As far as the future is concerned, he strongly feels that India can go the exact way of China. There are, of course, riders attached.

“Four things need to happen – players need to be responsible, regulators need to see how it can solve the problem of credit in India, Digital India needs to scale the way it is expected to, and consumer education needs to happen. I believe the moment the guidelines are passed, it will be a big push for the P2P industry.”

Editor’s Note

When P2P lending started in China in 2005, as per Mukesh, it was only a $2 Mn industry. Today, it has grown to become a $164 Bn industry and is still less than 1% of the total balance sheet or lending books in the economy. India today has only 10% of consumer debt as a percentage of GDP. So there is a huge opportunity here as consumption grows with a younger population constituting forming a major bulk of the population. More so, SMEs are always on the lookout for less cumbersome, faster solutions with lower rates and lower transaction costs.

Added to that is the fact that a downward pressure on interest rates is making people think about alternatives to increase their wealth. With the government slashing off interest rates on small-savings schemes, including the Public Provident Fund and Kisan Vikas Patra this year, it is an indication that high interest rates in India might not be sustainable in the future. Hence, the demand for P2P lending has a potential to receive a huge fillip in the future.
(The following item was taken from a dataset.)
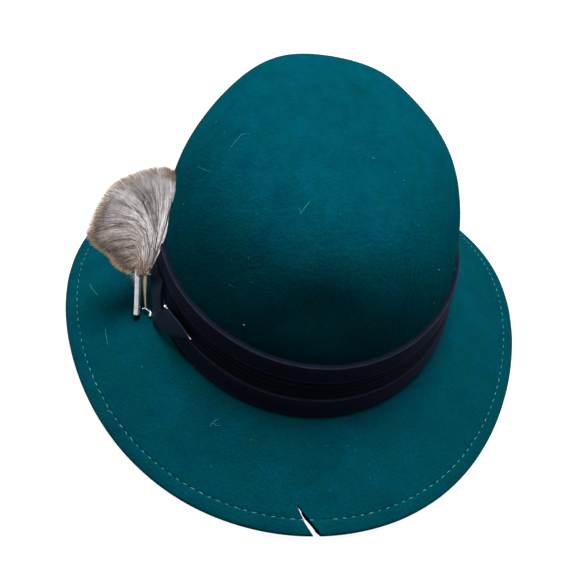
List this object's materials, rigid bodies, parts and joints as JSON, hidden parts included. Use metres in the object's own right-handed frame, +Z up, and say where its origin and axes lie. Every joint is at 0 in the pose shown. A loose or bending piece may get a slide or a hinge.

P2P lending can become the third leg after banking and NBFC depending on how it evolves and whether all players play responsibly. However, with consumer education being one of the biggest challenges in India, it will be interesting to see how Monexo can change consumer mindset about the creditworthiness of the P2P lending process as well as differentiate itself from other players in the space.